99 Homes

DRAMA; 1hr 52min

STARRING: Andrew Garfield, Michael Shannon, Laura Dern


Going down: Garfield (left) and Shannon

Desperation is rife in director and co-writer Ramin Bahrani's hard-driving 99 Homes: set in a fiscally stricken Florida, it starts out nakedly sad, then hits the skids from there. Garfield is disturbingly relatable as single dad and losing battler Dennis Nash, a good man in a bad place, summarily evicted from his boyhood home with his overwhelmed mother (Dern) and young son (Noah Lomax). For the callous foreclosing real-estate broker (the mighty Shannon as Rick Carver), compassion is a failing. Carver is a venal shark who thinks nothing of tossing poleaxed victims of the financially crippling housing crisis into the street.
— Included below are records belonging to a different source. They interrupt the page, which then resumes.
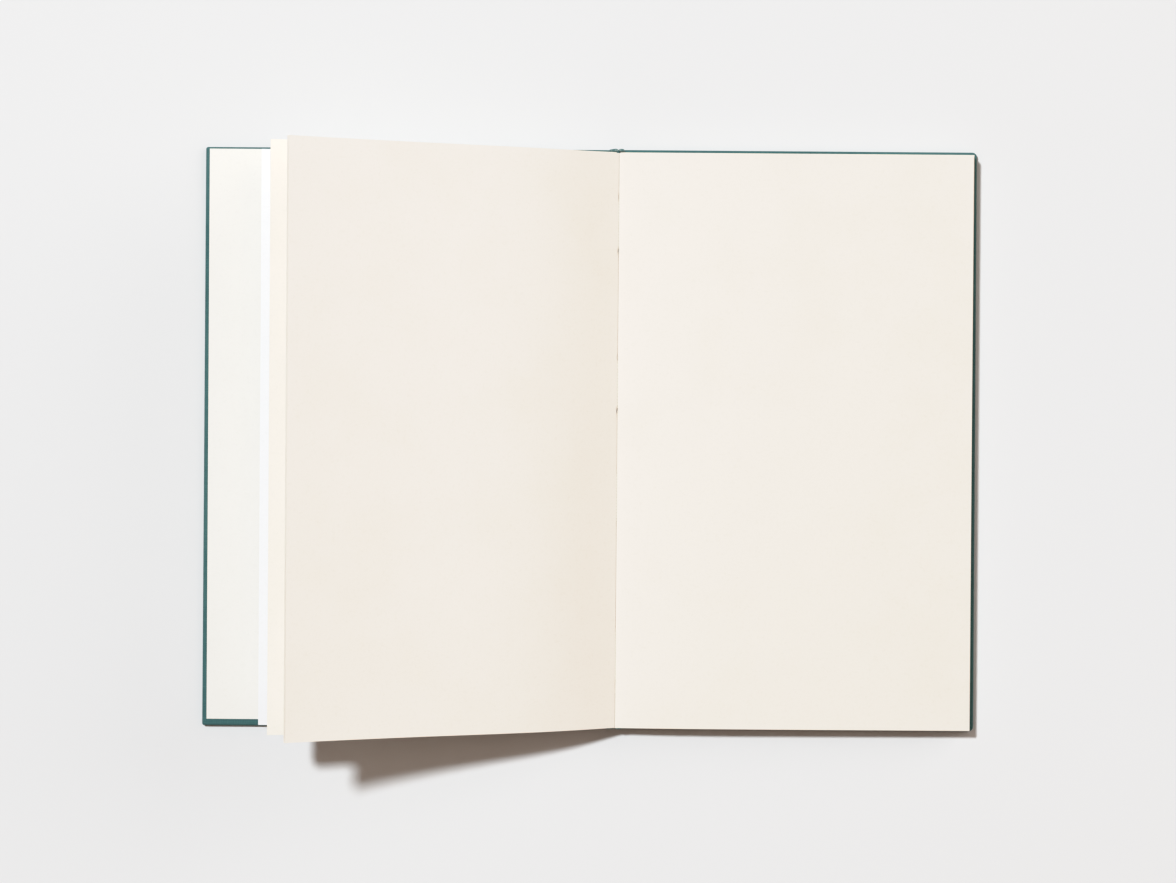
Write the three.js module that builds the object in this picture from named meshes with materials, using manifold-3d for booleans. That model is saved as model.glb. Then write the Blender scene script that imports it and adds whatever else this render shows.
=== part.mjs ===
// Cloth-covered hardcover sketchbook, lying open on its back.
// Millimetres, +Z up. X runs across the open spread, from the front cover's fore edge (-X)
// to the back cover's fore edge (+X). Y runs from the tail (-Y) to the head (+Y).
// Origin: bottom centre of the open book, on the outer face of the case.
//
// The text block is sewn in eight folded signatures and glued to the back-cover side only, so
// the spine panel and the front cover swing free. It is open at the middle of signature 4:
// half of that signature and signatures 1 to 3 lie to the left, the rest lies to the right.
// The fore halves of signatures 1 to 3 droop; each is in two solids that meet where it bends.
import * as THREE from 'three';
import { mergeVertices } from 'three/addons/utils/BufferGeometryUtils.js';
import Module from 'manifold-3d';

// ---- driving dimensions -------------------------------------------------------------------
const CASE_HALF_W = 139.8;        // half of the open case, fore edge to fore edge
const CASE_H = 210;               // cover height, head to tail
const CLOTH_T = 0.35;             // book cloth
const BOARD_T = 2.0;              // cover boards
const GAP = 0.05;                 // air between glued layers
const SPINE_CARD_T = 0.8;         // spine stiffener
const TURN_IN = 15;               // cloth folded over the boards
const BOARD_EDGE_X = 11.7;        // boards start here, each side of the spine
const SPINE_CARD_HALF = 6.0;      // half width of the spine stiffener
const FOLD_X = 8.5;               // case folds run at x = +-FOLD_X
const CORNER_R = 1.4;             // cover corner radius
const LINER_T = 0.15;             // pastedowns and spine lining

const PAGE_W = 127.6;
const PAGE_H = 207.2;
const PAGE_T = 0.15;              // one leaf
const GUTTER_X = 10.2;            // line that every leaf turns about
const GUTTER_Z = 10.0;
const FOLD_GAP = 0.3;             // leaf folds stop this far from the gutter line
const SIG_T = 1.45;               // one closed signature of eight leaves
const SIG_PITCH = 1.5;
const SIG_SLIT = 0.24;            // the middle of a closed signature, where its thread lies
const HALF_SIG_T = 0.7;           // half of the opened signature, right side
const LEFT_HALF_SIG_T = 0.55;     // the same, left side, without its outermost leaf

// slope of each leaf group above the left cover, in degrees
const SLOPE_4_LEFT = 27.8;
const SLOPE_4_OUTER = SLOPE_4_LEFT;   // lies against the leaves it belongs to
const SLOPE_3 = 25.1;             // near the gutter; the fore half droops by DROOP
const SLOPE_2 = 24.6;
const SLOPE_1 = 24.1;
const DROOP = 13.6;
const DROOP_R = 64.1;             // distance from the gutter line to where the droop is centred
const STRIP_W = 5;                // glued strip of the front flyleaf
const SLOPE_FLYLEAF = 3.4;

const THREAD_R = 0.13;
const STITCHES = [88.6, 69.1, 30.8, 11.7];   // hole positions from the middle of the fold
const BAND_W = 2.3;               // headband bead, along X
const BAND_T = 1.1;               // headband bead, along Y

// ---- derived levels -----------------------------------------------------------------------
const Z_BOARD = CLOTH_T + GAP;                       // 0.40
const Z_TURN = Z_BOARD + BOARD_T + GAP;              // 2.45
const TURN_T = 0.3;
const Z_LINER = Z_TURN + TURN_T + GAP;               // 2.80
const Z_BLOCK = Z_LINER + LINER_T + 0.1;             // 3.05

// ---- colours ------------------------------------------------------------------------------
const paint = (hex, roughness = 0.9) =>
  new THREE.MeshStandardMaterial({ color: new THREE.Color(hex), roughness, metalness: 0 });
const TEAL = '#4f7776';
const PAGE = '#f2ede5';
const WHITE = '#f7f9fb';
const LINER = '#f3f2ed';
const CARD = '#a59b88';
const MULL = '#e6e0d0';
const THREAD = '#e9e6dc';

// ---- helpers ------------------------------------------------------------------------------
const wasm = await Module();
wasm.setup();

function solid(geometry) {
  const g = geometry.clone();
  g.deleteAttribute('normal');
  g.deleteAttribute('uv');
  const m = mergeVertices(g, 1e-4);
  return new wasm.Manifold(new wasm.Mesh({
    numProp: 3,
    vertProperties: new Float32Array(m.attributes.position.array),
    triVerts: new Uint32Array(m.index.array),
  }));
}

function geometryOf(manifold) {
  const mesh = manifold.getMesh();
  const g = new THREE.BufferGeometry();
  g.setAttribute('position', new THREE.BufferAttribute(new Float32Array(mesh.vertProperties), 3));
  g.setIndex(new THREE.BufferAttribute(new Uint32Array(mesh.triVerts), 1));
  g.computeVertexNormals();
  return g;
}

// axis-aligned block between two corners
function block(x0, x1, y0, y1, z0, z1) {
  const g = new THREE.BoxGeometry(x1 - x0, y1 - y0, z1 - z0);
  g.translate((x0 + x1) / 2, (y0 + y1) / 2, (z0 + z1) / 2);
  return g;
}

// plate with chosen rounded corners; the corners at the side named by sign are rounded
function plate(x0, x1, y0, y1, z0, z1, r, sign) {
  const s = new THREE.Shape();
  const rl = sign < 0 ? r : 0;
  const rr = sign > 0 ? r : 0;
  s.moveTo(x0 + rl, y0);
  s.lineTo(x1 - rr, y0);
  if (rr) s.absarc(x1 - rr, y0 + rr, rr, -Math.PI / 2, 0, false);
  s.lineTo(x1, y1 - rr);
  if (rr) s.absarc(x1 - rr, y1 - rr, rr, 0, Math.PI / 2, false);
  s.lineTo(x0 + rl, y1);
  if (rl) s.absarc(x0 + rl, y1 - rl, rl, Math.PI / 2, Math.PI, false);
  s.lineTo(x0, y0 + rl);
  if (rl) s.absarc(x0 + rl, y0 + rl, rl, Math.PI, 1.5 * Math.PI, false);
  const g = new THREE.ExtrudeGeometry(s, { depth: z1 - z0, bevelEnabled: false, curveSegments: 4 });
  g.translate(0, 0, z0);
  return g;
}

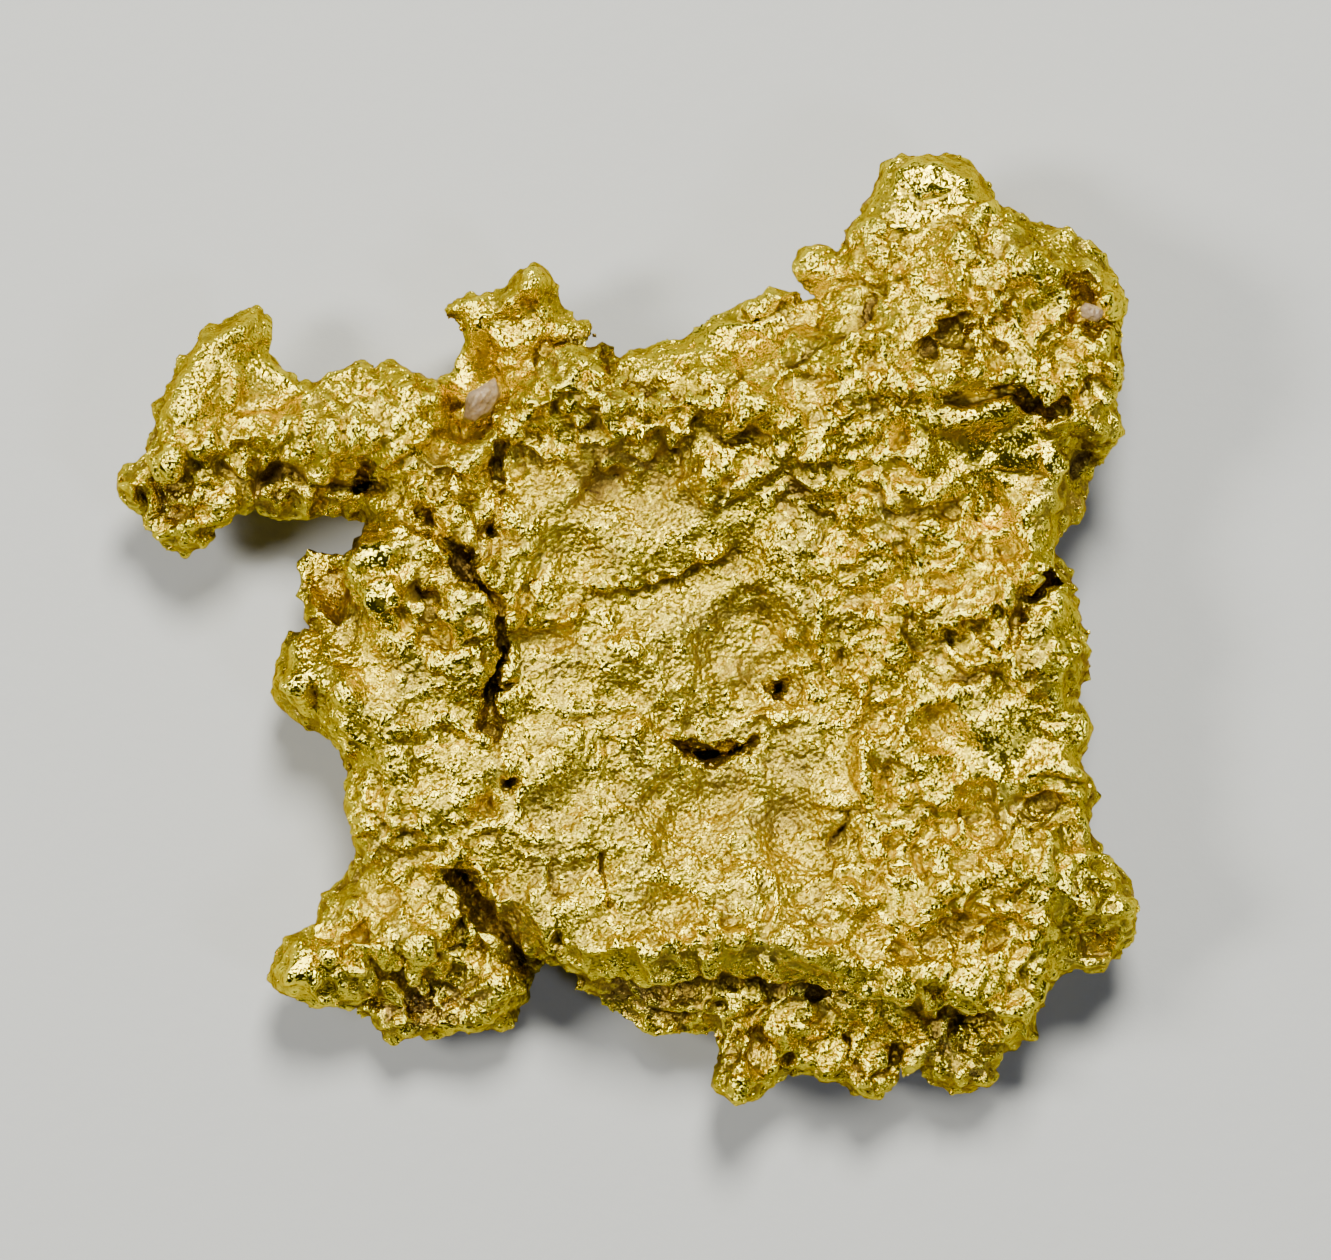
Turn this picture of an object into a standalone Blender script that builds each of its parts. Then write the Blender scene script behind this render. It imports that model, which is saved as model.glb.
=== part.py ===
# A leaf-shaped native gold nugget lying on its back, with two bits of quartz still held in its hollows.
#
# Places on the nugget are given in millimetres on a drawing sheet laid over its face: the first number
# runs to the right and the second one down. "Level" is the height above the surface that it lies on.
# Every length is in millimetres until a mesh is made.

import math

import bmesh
import bpy
import numpy as np
from mathutils import Matrix, Vector, noise
from mathutils.geometry import delaunay_2d_cdt

# Driving dimensions, in millimetres
WIDTH = 20.6
DEPTH = 19.1
FACE_STEP = 0.31
BACK_STEP = 0.56
RIM_STEP = 0.30
RIM_ROUND = 0.75
RIM_NOTCH = 0.16
THINNEST = 0.35
GRAIN_GAP = 0.04
SWAY_SEED = 3

MM = 0.001
SHEET_CENTRE = (12.54, 12.55)

# Without a fixed seed the sway of the lines would differ each time the part is made
noise.seed_set(SWAY_SEED)

# The outline seen from above, clockwise from the tip of the left arm
OUTLINE = [
    # left arm, upper edge, with its fin
    (2.24, 9.76), (2.40, 9.46), (2.80, 9.14), (2.92, 8.72), (3.12, 8.24), (3.36, 7.60), (3.50, 7.16),
    (3.84, 6.84), (4.20, 6.48), (4.52, 6.22), (4.92, 6.06), (5.24, 6.20), (5.40, 6.56), (5.30, 6.84),
    (5.60, 7.24), (6.10, 7.72), (6.44, 7.46), (6.90, 7.22), (7.20, 7.18), (7.60, 7.28), (7.92, 7.26),
    (8.40, 7.42), (8.80, 7.58),
    # upper left lobe
    (9.04, 7.32), (9.14, 6.90), (9.22, 6.56), (9.14, 6.34), (8.92, 6.26), (8.88, 6.06), (9.12, 5.88),
    (9.60, 5.82), (10.00, 5.72), (10.28, 5.46), (10.60, 5.24), (10.96, 5.28), (11.16, 5.48), (11.08, 5.82),
    (11.32, 6.12), (11.64, 6.40), (11.94, 6.58), (11.98, 6.80), (11.70, 6.88),
    # strip along the top, and the knob on its end
    (12.00, 6.94), (12.44, 7.10), (12.80, 6.92), (13.20, 6.78), (13.60, 6.66), (14.12, 6.50), (14.40, 6.18),
    (14.76, 6.00), (15.16, 5.98), (15.52, 5.76), (15.86, 5.68), (16.02, 5.98), (16.42, 5.86), (16.06, 5.66),
    (15.86, 5.36), (15.96, 5.08), (16.24, 4.86), (16.56, 4.86), (16.76, 5.02), (16.92, 4.98),
    # cap and right shoulder
    (16.98, 4.52), (17.24, 4.10), (17.48, 3.84), (17.60, 3.44), (17.84, 3.10), (18.24, 3.00), (18.96, 2.98),
    (19.40, 3.16), (19.70, 3.50), (19.90, 4.00), (20.40, 4.24), (21.00, 4.42), (21.52, 4.60), (21.88, 4.94),
    (22.20, 5.36), (22.52, 5.76), (22.60, 6.10), (22.44, 6.52), (22.38, 6.92), (22.42, 7.50), (22.26, 7.82),
    (22.38, 8.24), (22.42, 8.60), (22.14, 9.00), (21.96, 9.36), (21.80, 9.80), (21.66, 10.30), (21.28, 10.48),
    # right edge
    (21.22, 10.90), (21.20, 11.22), (21.46, 11.66), (21.52, 12.12), (21.66, 12.62), (21.84, 13.10),
    (21.70, 13.54), (21.62, 13.90), (21.84, 14.36), (21.82, 14.72), (21.64, 14.86), (21.70, 15.36),
    (21.98, 16.04), (21.84, 16.50), (22.08, 17.10), (22.48, 17.54), (22.76, 18.00), (22.84, 18.50),
    (22.60, 19.00), (22.10, 19.42), (21.56, 19.44), (21.16, 19.84), (20.76, 20.36), (20.62, 20.92),
    (20.24, 21.18), (19.96, 21.32),
    # fringe of lumps along the bottom
    (20.06, 21.68), (19.50, 21.94), (18.90, 21.84), (18.52, 21.52), (18.04, 21.48), (17.94, 21.80),
    (17.52, 22.08), (17.00, 22.00), (17.00, 21.68), (16.76, 21.72), (16.44, 21.80), (16.24, 21.54),
    (15.84, 21.60), (15.48, 21.82), (15.04, 22.12), (14.60, 22.10), (14.28, 21.70), (14.44, 21.28),
    (14.56, 21.00), (14.12, 20.78), (13.68, 20.78), (13.28, 20.88), (12.80, 20.74), (12.28, 20.40),
    (11.80, 20.02), (11.50, 19.88), (11.42, 19.48), (10.96, 19.38),
    # lower left lobe
    (10.70, 19.48), (10.58, 19.88), (10.34, 20.28), (10.32, 20.68), (9.84, 20.80), (9.00, 20.82),
    (8.20, 20.80), (7.56, 20.74), (7.24, 20.44), (6.96, 20.16), (6.36, 20.20), (5.84, 20.18), (5.40, 19.92),
    (5.26, 19.60), (5.48, 19.16), (5.96, 18.76), (6.24, 18.50), (6.40, 18.06), (6.68, 17.84), (7.04, 17.68),
    # left edge, with the curled lip and the flap above it
    (7.14, 17.44), (7.02, 17.04), (7.10, 16.82), (6.88, 16.56), (6.84, 16.00), (6.96, 15.52), (6.80, 15.16),
    (6.50, 14.76), (6.06, 14.58), (5.64, 14.22), (5.34, 13.84), (5.44, 13.40), (5.62, 12.96), (5.84, 12.70),
    (6.32, 12.60), (6.06, 12.40), (5.98, 12.00), (5.98, 11.44), (6.16, 11.04), (6.50, 10.96), (6.96, 10.96),
    (7.12, 10.68), (7.32, 10.46),
    # left arm, lower edge
    (7.00, 10.38), (6.72, 10.24), (6.32, 10.26), (5.80, 10.32), (5.36, 10.40), (5.04, 10.16), (4.72, 10.16),
    (4.56, 10.40), (4.18, 10.56), (4.06, 10.90), (3.72, 11.12), (3.26, 10.94), (2.96, 10.64), (2.84, 10.32),
    (2.48, 10.04),
]

# Holes worn right through the leaf
HOLES = {
    "crack": [(13.54, 14.82), (13.80, 14.96), (14.08, 15.06), (14.40, 14.98), (14.66, 14.90), (14.98, 14.84),
              (15.02, 14.92), (14.74, 15.02), (14.42, 15.12), (14.10, 15.22), (13.86, 15.12), (13.66, 14.98)],
    "round_hole": [(15.34, 13.80), (15.46, 13.67), (15.64, 13.62), (15.74, 13.72), (15.60, 13.88), (15.42, 13.92)],
    "arm_hole": [(6.94, 9.66), (7.14, 9.62), (7.38, 9.68), (7.28, 9.80), (7.12, 9.90)],
}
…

He's no fool, however, and in Nash's terrier's spirit, he sees something he can use.

 

Nash knows what Carver is, but with his family confined to a low-rung motel and no legit construction jobs, he's cornered. He goes to work for Carver and it's a putrid gig, kicking people out of their houses so he can afford to reclaim the one he lost. Yet even as deal after tainted deal goes down, you care about Nash, and how low he, or anyone pushed to limits they never would have wished to acknowledge, might allow himself to sink.